Making a roux, checking it twice

Turkey gumbo!  That's what it was all about, tonight.  I got this recipe from the Homesick Texan, who I am a big fan of.  Not because I am a homesick Texan, er no, but because I think she could be related.  She seems to understand the food culture from whence I sprouted.  She even has the recipe for King Ranch Chicken, which I actually believed for a very long time had been invented by my Aunt Dru.  But gumbo is not one of those things that I actually grew up with.  I'm from south Texas, not East Texas. But she posted it and I accepted the challenge.  Mostly,  because I had all the ingredients and I got to use my turkey CARCASS.  homesicktexan.com is her blog, check her out.  For me, it was delightful!  And I'm happy to say there will be plenty for me because I was the only one who thought so.  


Shunning the gumbo

Tolerating

No!

Javy got a bowl of rice and a hotdog, but he tried it, at least.  I am looking forward to tomorrow, so that I can eat some more.  It was very rich, so I only ate one small bowl.  
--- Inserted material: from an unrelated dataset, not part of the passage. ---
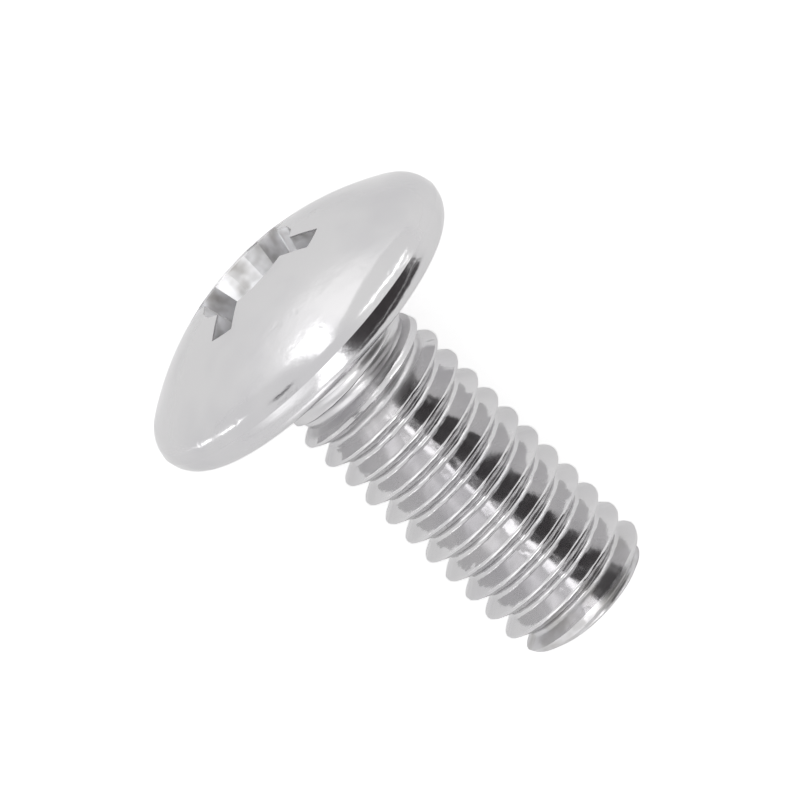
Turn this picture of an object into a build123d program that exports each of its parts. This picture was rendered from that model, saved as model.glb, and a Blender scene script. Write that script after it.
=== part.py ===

Tip #3:  Please don't underestimate yourselves.  I hope no one thinks that I am posting all this stuff to brag.  Like look at me, look at all I did.  I'm not like that.  I've worked really hard these last two days.  If you knew me before, you'd know how lazy I could be.  I was a work 40 hours a week, kind of gal, who only thought about the immediate future.  I don't know exactly when it clicked inside my head, but to have a successful healthy lifestyle, you got to utilize your time wisely and plan ahead, especially meals.  In addition to all this stuff, I caught up with all the yard work, got the Christmas tree out, performed various homemaking functions, and took care of admin stuff.  I used to be the great procrastinator, now I'm getting it done.  A very wise person told me recently, "You gotta make hay while the sun is shining."  So if you're like I used to be, just start with small changes and see where it goes from there.  Your quality of life will be so much better.